Robert Talbut, chief investment officer of Royal London Asset Management, said: 'The company has been trying to satisfy the market but, to date, they have not been well rewarded. This would be a radical move; we shouldn't dismiss it out of hand.'
If Browne were to grasp the nettle, he would be moving against the tide of economic protectionism in Europe where the French and Spanish governments are trying to promote national energy champions to ward off foreign competition.
But Cazenove said that BP would be the winner if it took advantage of Britain's more open economy and sought to split itself in two.

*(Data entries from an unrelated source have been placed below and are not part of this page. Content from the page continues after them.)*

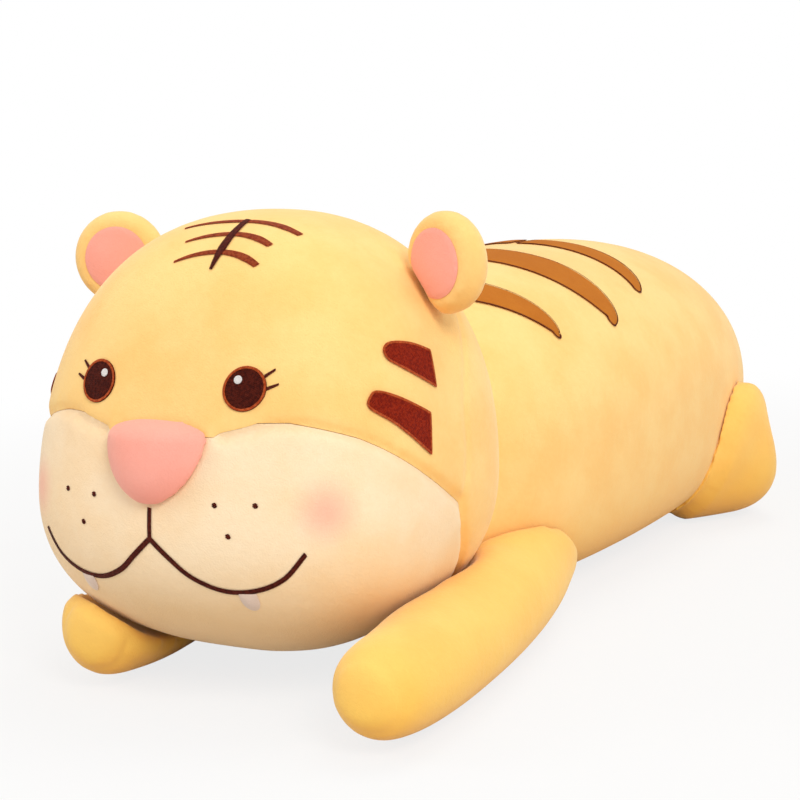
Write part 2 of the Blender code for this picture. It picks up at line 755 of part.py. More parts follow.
def make_eyes(brown, rim_brown, white):
    view = head_view(EYE_TURN, EYE_RISE)
    inner = EYE_RADIUS - EYE_RIM_WIDTH
    eye = sew_on("eye_left", circle(inner - GAP, EYE_SIDES), head_form, view, THREAD_HEIGHT)
    on_both_sides(eye, brown, HEAD_CENTRE)
    rim = prism("eye_left_rim", circle(EYE_RADIUS, EYE_SIDES), *view, FAR)
    bore = prism("bore", circle(inner, EYE_SIDES), *view, FAR)
    cut(rim, bore)
    discard(bore)
    lay_on(rim, head_form, GAP, GAP + THREAD_HEIGHT)
    on_both_sides(rim, rim_brown, HEAD_CENTRE)
    spot = circle(HIGHLIGHT_RADIUS, DOT_SIDES, -HIGHLIGHT_IN, HIGHLIGHT_UP)
    above = GAP + THREAD_HEIGHT + GAP
    highlight = sew_on("eye_left_highlight", spot, head_form, view, THREAD_HEIGHT, above)
    on_both_sides(highlight, white, HEAD_CENTRE)
    start = EYE_RADIUS + GAP
    for number, angles in enumerate(zip(LASH_ROOT_ANGLES, LASH_RUN_ANGLES), 1):
        out, run = (Vector((cos(radians(angle)), sin(radians(angle)))) for angle in angles)
        root = out * (start + LASH_WIDTH / 2)
        points = [root, root + run * (LASH_LENGTH / 2), root + run * LASH_LENGTH]
        outline = ribbon(points, [LASH_WIDTH / 2, LASH_WIDTH / 2, LASH_WIDTH / 4])
        lash = sew_on(f"eye_left_lash_{number}", outline, head_form, view, THREAD_HEIGHT)
        on_both_sides(lash, brown, HEAD_CENTRE)


def face_place(shares):
    """A place in the head's front view, given as shares of its half width and chin's height."""
    return shares[0] * HEAD_HALF_WIDTH, shares[1] * HEAD_CHIN_HEIGHT


def make_mouth(rim_brown, white):
    view = (HEAD_CENTRE, X_AXIS, Z_AXIS)
    top = NOSE_LIFT - NOSE_DROP - GAP
    fork = top - MOUTH_LINE_LENGTH
    half = MOUTH_WIDTH / 2
    line = ribbon([Vector((0.0, top)), Vector((0.0, fork))], [half, half])
    finish(sew_on("mouth_middle", line, head_form, view, THREAD_HEIGHT), rim_brown, HEAD_CENTRE)
    places = [face_place(shares) for shares in MOUTH_PLACE_SHARES]
    path = smooth_path([(MOUTH_WIDTH + GAP, fork), *places], 3)
    widths = [half] * (len(path) - 1) + [half / 2]
    arc = sew_on("mouth_left", ribbon(path, widths), head_form, view, THREAD_HEIGHT)
    on_both_sides(arc, rim_brown, HEAD_CENTRE)
    out = FANG_OUT_SHARE * HEAD_HALF_WIDTH
    lip = min(path, key=lambda point: abs(point.x - out))
    level = lip.y - MOUTH_WIDTH
    fang_shares = [(-1.0, 0.0), (1.0, 0.0), (0.75, -0.6), (0.0, -1.0), (-0.75, -0.6)]
    fang = [(out + FANG_HALF_WIDTH * x, level + FANG_LENGTH * y) for x, y in fang_shares]
    on_both_sides(sew_on("fang_left", fang, head_form, view, APPLIQUE_HEIGHT), white, HEAD_CENTRE)
    for number, shares in enumerate(DOT_PLACE_SHARES, 1):
        dot = circle(DOT_RADIUS, DOT_SIDES, *face_place(shares))
        whisker = sew_on(f"whisker_dot_left_{number}", dot, head_form, view, THREAD_HEIGHT)
        on_both_sides(whisker, rim_brown, HEAD_CENTRE)


def make_forehead(brown):
    """One tapered stroke, crossed by three drooping bars."""
    place, across, upward = head_view(0.0, FOREHEAD_RISE)
    view = (place + across * FOREHEAD_ASIDE, across, upward)
    half = FOREHEAD_STROKE_WIDTH / 2
    thick = FOREHEAD_BAR_WIDTH / 2
    bars = [[share * HEAD_HALF_WIDTH for share in shares] for shares in FOREHEAD_BAR_SHARES]
    top = bars[0][1] + thick
    tail = bars[-1][1] - FOREHEAD_STROKE_TAIL
    middle = (top + tail * 2) / 3
    stroke = ribbon([Vector((0.0, y)) for y in (top, middle, tail)], [half, half, half / 4])
    finish(sew_on("forehead_stroke", stroke, head_form, view, THREAD_HEIGHT), brown, HEAD_CENTRE)
    for side, mirror in (("left", 1.0), ("right", -1.0)):
        for number, (length, level, droop) in enumerate(bars, 1):
            start = half + GAP
            xs = [start + (length - start) * step / 3 for step in range(4)]
            points = [Vector((mirror * x, level - droop * (x / length) ** 2)) for x in xs]
            outline = ribbon(points, [thick, thick, thick, thick / 2])
            name = f"forehead_bar_{side}_{number}"
            bar = sew_on(name, outline, head_form, view, THREAD_HEIGHT)
            finish(bar, brown, HEAD_CENTRE)


def make_cheek_stripes(brown):
    size = CHEEK_STRIPE_HALF_LENGTH
    for name, shares in CHEEK_STRIPE_SHARES.items():
        view = head_view(*CHEEK_STRIPE_VIEWS[name])
        outline = [(x * size, y * size) for x, y in shares]
        stripe = sew_on(f"cheek_stripe_left_{name}", outline, head_form, view, THREAD_HEIGHT)
        on_both_sides(stripe, brown, HEAD_CENTRE)


def bow(edge, tip):
    """Points of a stripe's edge, from beside the spine out to its tip, bent once."""
    level, corner_shares = edge
    _, y = plan_place((0.0, level))
    start, corner = Vector((STRIPE_NOTCH_OUT, y)), Vector(plan_place(corner_shares))
    shares = [step / STRIPE_STEPS for step in range(STRIPE_STEPS + 1)]
    return [start * (1 - t) ** 2 + corner * 2 * t * (1 - t) + tip * t * t for t in shares]


def make_back_stripes(caramel):
    view = (Vector((0.0, 0.0, BODY_HEIGHT / 2)), X_AXIS, Y_AXIS)
    edges = zip(STRIPE_TIP_SHARES, STRIPE_REAR_SHARES, STRIPE_FRONT_SHARES)
    for number, (tip_shares, rear, front) in enumerate(edges, 1):
        tip = Vector(plan_place(tip_shares))
        outline = [tuple(point) for point in bow(rear, tip) + bow(front, tip)[-2::-1]]
        name = f"back_stripe_left_{number}"
        stripe = sew_on(name, outline, body_form, view, APPLIQUE_HEIGHT)
        on_both_sides(stripe, caramel)


def main():
    clear_scene()
    yellow = fabric("yellow_plush", YELLOW)
    cream = fabric("cream_plush", CREAM)
    pink = fabric("pink_plush", PINK)
    brown = fabric("brown_thread", BROWN, 0.6)
    rim_brown = fabric("red_brown_thread", RIM_BROWN, 0.6)
    caramel = fabric("caramel_plush", CARAMEL)
    white = fabric("white_felt", WHITE)
    fibre = fabric("stuffing", FIBRE)
    make_body(yellow, fibre)
    make_head(yellow, cream, fibre)
    make_legs(yellow, fibre)
    make_tail(yellow, fibre)
    make_ears(yellow, pink)
    make_nose(pink)
    make_eyes(brown, rim_brown, white)
    make_mouth(rim_brown, white)
    make_forehead(brown)
    make_cheek_stripes(brown)
    make_back_stripes(caramel)


main()
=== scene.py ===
"""Dress the plush tiger: stuffed plush covers, embroidery, appliques, stage and camera."""

import json
from math import cos, pi, radians, sin

import bmesh
import bpy
import numpy as np
from bpy.props import FloatProperty, FloatVectorProperty, IntProperty, PointerProperty
from bpy.types import Operator, Panel, PropertyGroup
from mathutils import Matrix, Vector
from mathutils.bvhtree import BVHTree
from mathutils.geometry import delaunay_2d_cdt
from mathutils.kdtree import KDTree
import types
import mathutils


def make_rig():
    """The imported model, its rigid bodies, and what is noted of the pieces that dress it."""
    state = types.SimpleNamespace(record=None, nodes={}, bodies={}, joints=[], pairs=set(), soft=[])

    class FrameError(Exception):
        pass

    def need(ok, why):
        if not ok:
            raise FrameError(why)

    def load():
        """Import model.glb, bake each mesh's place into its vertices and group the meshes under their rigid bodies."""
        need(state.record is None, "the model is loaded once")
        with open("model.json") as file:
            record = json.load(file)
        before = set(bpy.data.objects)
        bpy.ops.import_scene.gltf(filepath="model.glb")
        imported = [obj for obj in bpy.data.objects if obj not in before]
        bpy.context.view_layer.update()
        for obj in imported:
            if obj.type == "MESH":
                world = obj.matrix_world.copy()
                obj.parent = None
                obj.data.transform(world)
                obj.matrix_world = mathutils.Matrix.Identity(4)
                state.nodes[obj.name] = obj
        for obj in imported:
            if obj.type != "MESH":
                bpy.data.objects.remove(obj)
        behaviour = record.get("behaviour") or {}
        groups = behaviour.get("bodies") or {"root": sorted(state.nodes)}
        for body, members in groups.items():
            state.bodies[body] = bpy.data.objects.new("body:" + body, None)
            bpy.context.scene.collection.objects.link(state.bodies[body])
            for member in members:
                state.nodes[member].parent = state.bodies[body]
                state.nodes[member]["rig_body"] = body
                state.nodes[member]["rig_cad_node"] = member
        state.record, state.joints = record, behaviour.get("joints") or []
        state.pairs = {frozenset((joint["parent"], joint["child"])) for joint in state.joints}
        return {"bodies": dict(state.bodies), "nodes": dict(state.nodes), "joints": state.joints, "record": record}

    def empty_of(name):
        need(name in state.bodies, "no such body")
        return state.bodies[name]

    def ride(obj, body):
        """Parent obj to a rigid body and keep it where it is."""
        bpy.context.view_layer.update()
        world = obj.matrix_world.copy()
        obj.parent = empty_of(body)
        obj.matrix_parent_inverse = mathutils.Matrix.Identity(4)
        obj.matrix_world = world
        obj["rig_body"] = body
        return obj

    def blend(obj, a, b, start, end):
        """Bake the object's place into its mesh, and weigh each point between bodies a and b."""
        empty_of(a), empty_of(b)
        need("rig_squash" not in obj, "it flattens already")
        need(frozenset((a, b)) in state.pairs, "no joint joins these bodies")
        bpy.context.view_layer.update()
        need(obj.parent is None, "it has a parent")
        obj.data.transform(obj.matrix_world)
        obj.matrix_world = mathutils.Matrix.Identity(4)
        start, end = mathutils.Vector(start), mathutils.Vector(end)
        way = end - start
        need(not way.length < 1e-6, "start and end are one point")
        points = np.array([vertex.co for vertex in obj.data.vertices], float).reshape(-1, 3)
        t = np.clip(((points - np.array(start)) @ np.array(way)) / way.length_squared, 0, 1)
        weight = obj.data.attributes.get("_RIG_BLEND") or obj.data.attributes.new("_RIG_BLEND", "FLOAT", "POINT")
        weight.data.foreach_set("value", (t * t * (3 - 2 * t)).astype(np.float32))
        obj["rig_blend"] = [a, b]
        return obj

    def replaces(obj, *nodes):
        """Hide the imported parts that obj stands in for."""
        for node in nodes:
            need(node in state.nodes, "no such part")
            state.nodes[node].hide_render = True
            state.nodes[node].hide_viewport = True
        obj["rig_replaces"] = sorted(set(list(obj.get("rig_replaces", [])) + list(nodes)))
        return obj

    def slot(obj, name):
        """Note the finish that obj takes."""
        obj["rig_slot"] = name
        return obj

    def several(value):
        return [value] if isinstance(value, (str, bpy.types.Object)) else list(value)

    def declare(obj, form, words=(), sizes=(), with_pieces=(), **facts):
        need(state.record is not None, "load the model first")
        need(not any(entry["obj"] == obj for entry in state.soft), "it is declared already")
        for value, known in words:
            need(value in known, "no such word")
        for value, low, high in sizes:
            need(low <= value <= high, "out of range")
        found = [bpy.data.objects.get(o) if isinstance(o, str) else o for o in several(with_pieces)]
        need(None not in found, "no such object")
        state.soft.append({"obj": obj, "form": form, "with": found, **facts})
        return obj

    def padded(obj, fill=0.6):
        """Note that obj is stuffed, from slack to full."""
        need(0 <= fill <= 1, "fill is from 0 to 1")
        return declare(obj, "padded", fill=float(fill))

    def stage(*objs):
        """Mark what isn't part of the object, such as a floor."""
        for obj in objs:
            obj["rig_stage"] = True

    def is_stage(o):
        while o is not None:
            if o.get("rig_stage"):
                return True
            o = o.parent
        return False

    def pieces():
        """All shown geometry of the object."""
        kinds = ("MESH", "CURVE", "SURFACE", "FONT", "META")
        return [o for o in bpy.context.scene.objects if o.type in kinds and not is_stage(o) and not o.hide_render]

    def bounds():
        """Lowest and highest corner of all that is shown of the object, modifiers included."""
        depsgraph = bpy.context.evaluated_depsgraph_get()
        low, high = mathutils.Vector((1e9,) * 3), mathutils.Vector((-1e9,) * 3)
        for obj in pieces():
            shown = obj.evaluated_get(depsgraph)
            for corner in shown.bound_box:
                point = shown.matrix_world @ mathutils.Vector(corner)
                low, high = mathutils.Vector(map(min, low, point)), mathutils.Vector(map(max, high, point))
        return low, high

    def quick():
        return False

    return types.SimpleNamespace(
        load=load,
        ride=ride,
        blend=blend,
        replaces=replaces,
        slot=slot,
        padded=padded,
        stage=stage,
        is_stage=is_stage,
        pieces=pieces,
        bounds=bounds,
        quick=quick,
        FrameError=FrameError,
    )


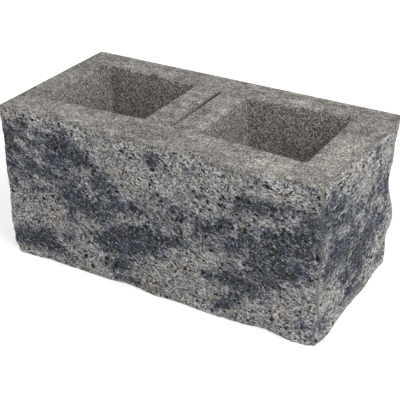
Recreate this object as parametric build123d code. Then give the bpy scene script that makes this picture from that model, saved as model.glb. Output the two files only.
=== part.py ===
"""Split-face hollow concrete block, metric modular size, with two cores and a breaking kerf.

The block is moulded with a strip of waste along its front and its right-hand end. When the strips are
split off, the front and that end are left as rough stone faces that stand a few millimetres proud of
the moulded size. The back, the left end, the two beds and the cores stay as the mould left them.

Frame: X runs along the length, towards the split end. Y runs from the split front to the moulded back.
Z is up. The origin is on the lower bed, at the middle of the moulded length and depth, so the kerf lies
over x = 0. All sizes are in millimetres.
"""

from build123d import *
import math
import os

# Moulded body, without what the split faces stand proud.
length = 390.0
depth = 190.0
height = 190.0

# Walls round the cores, measured at the upper bed.
end_web = 34.0
centre_web = 68.0
face_shell = 33.5
shell_flare = 7.7

# Cores: the pull of the mould on each side over the full height, and the corner radius.
core_draft = 2.5
core_corner = 5.0

# Breaking kerf in the centre web: a slot with one upright side, and a sloping shoulder along its other
# side. Its setback is from the moulded back to its wide, deep end, and it runs out towards the front.
kerf_setback = 42.0
kerf_length = 110.0
kerf_side = 2.6
kerf_slot = 5.4
kerf_floor = 5.0
kerf_depth = 14.0
shoulder_width = 2.8
shoulder_depth = 3.0
kerf_runout = 0.4

# Rounded moulded edges.
outer_arris = 2.0
core_arris = 2.0

# Split faces: how far they stand proud of the moulded size, and the strip that is split off.
front_proud = 6.0
end_proud = 5.0
waste = 24.0

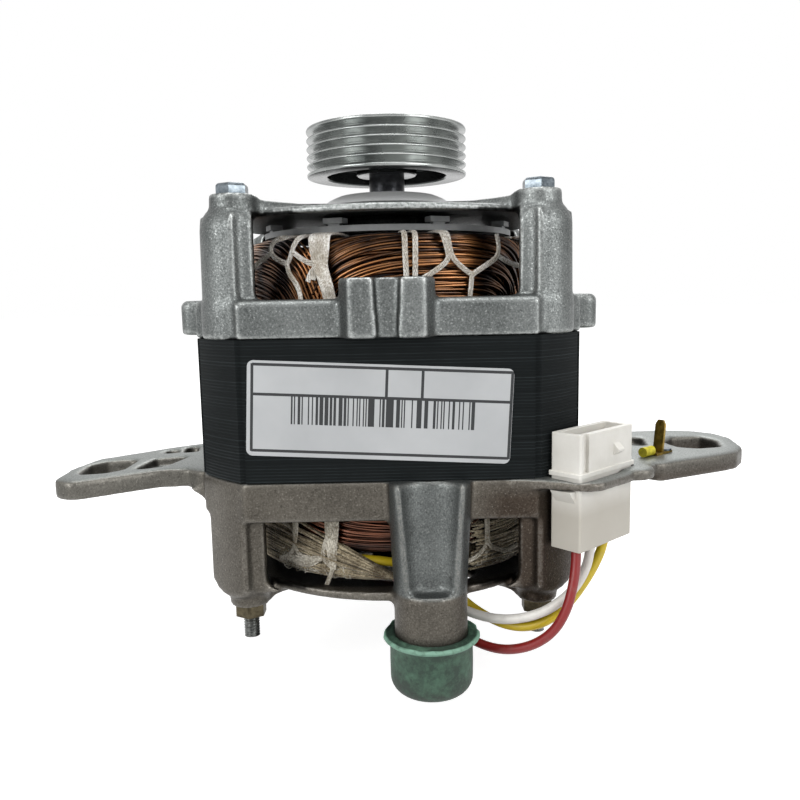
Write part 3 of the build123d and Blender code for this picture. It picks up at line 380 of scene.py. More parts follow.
def addCove(shape, corner, towardX, towardZ, radius, depth, upright=False):
    # the metal in a corner: square against the walls, a quarter circle towards the open side; it runs along
    # Y by its depth, or upright along Z, and then towardZ counts along -Y
    lap, steps = castings["lap"], castings["coveSteps"]
    outline = [(-lap, -lap), (radius, -lap)]
    for k in range(steps + 1):
        turn = math.pi / 2 * k / steps
        outline.append((radius * (1 - math.sin(turn)), radius * (1 - math.cos(turn))))
    outline.append((-lap, radius))
    verts = [shape.verts.new((towardX * x * mm, 0, towardZ * z * mm)) for x, z in outline]
    face = shape.faces.new(verts)
    grown = bmesh.ops.extrude_face_region(shape, geom=[face])["geom"]
    fresh = [v for v in grown if isinstance(v, bmesh.types.BMVert)]
    bmesh.ops.translate(shape, verts=fresh, vec=(0, depth * mm, 0))
    made = verts + fresh
    if upright:
        bmesh.ops.rotate(shape, verts=made, cent=(0, 0, 0), matrix=Matrix.Rotation(math.pi / 2, 3, "X"))
    bmesh.ops.translate(shape, verts=made, vec=Vector(corner) * mm)


def addCoves(shape, coves, quarters):
    # the front side's coves, and the same ones turned round to the other sides
    for quarter in range(quarters):
        side = bmesh.new()
        for cove in coves:
            addCove(side, *cove)
        bmesh.ops.recalc_face_normals(side, faces=side.faces)
        turn = Matrix.Rotation(quarter * math.pi / 2, 3, "Z")
        bmesh.ops.rotate(side, verts=side.verts, cent=(0, 0, 0), matrix=turn)
        joinShape(shape, side, "coves")


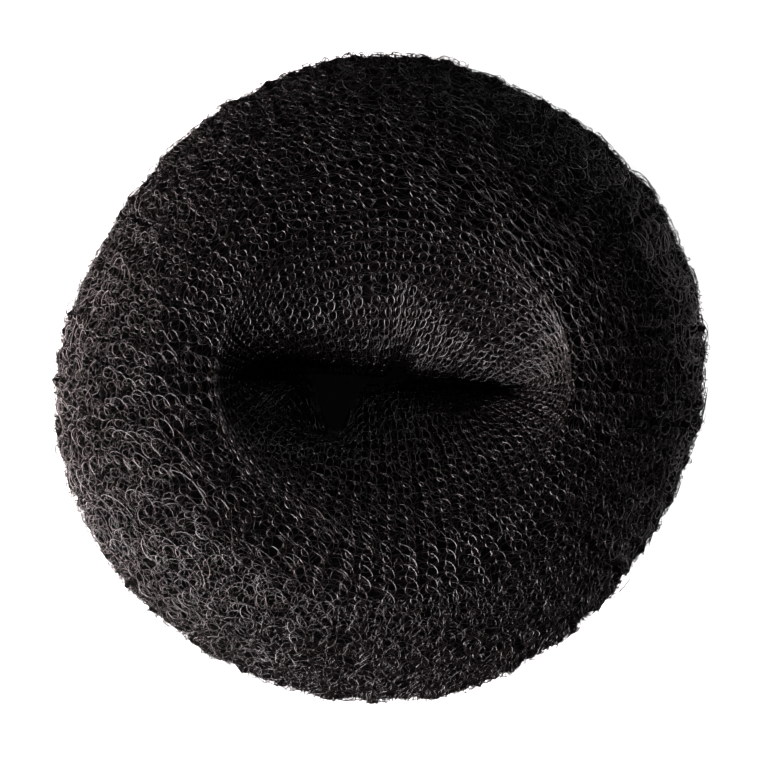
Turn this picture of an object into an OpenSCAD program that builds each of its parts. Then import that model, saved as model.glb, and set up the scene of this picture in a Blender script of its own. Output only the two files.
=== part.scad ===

Lucas said: 'Nationalist energy tendencies are contrary to European law and have no place in today's competitive markets.'
As for the argument that integrated oil giants are a protection against unwanted bids, he added: 'Companies typically perform better when exposed to the disciplining threat of takeover.'
Britain's oil baron
He has turned BP into the seventh-largest company in the world and Britain's biggest, with a market value of £131bn. Lord Browne, 58, has been at BP for most of his working life and is one of the most feted businessman in the country. He is also one of the best paid: his pay and perks package rose by 14 per cent last year to £6.5m.
But nothing can take away from Browne the honour of transforming BP into a goliath. When the oil price was at rock bottom at the end of the 1990s and assets were going cheap, he went on an acquisition spree, buying Amoco and Arco of the US for about $80bn, and Britain's Burmah Castrol.
More recently, Browne stole a march on his American rivals by forming a 50/50 joint venture in Russia with TNK, giving BP unrivalled access to new resources. The Russian offshoot now accounts for a quarter of BP's daily oil production. Now Browne is knocking at China's door, seeking 25 per cent of Sinopec, the country's largest producer. He retires in less than two years' time – cementing a deal with the Chinese would be a good way to go out.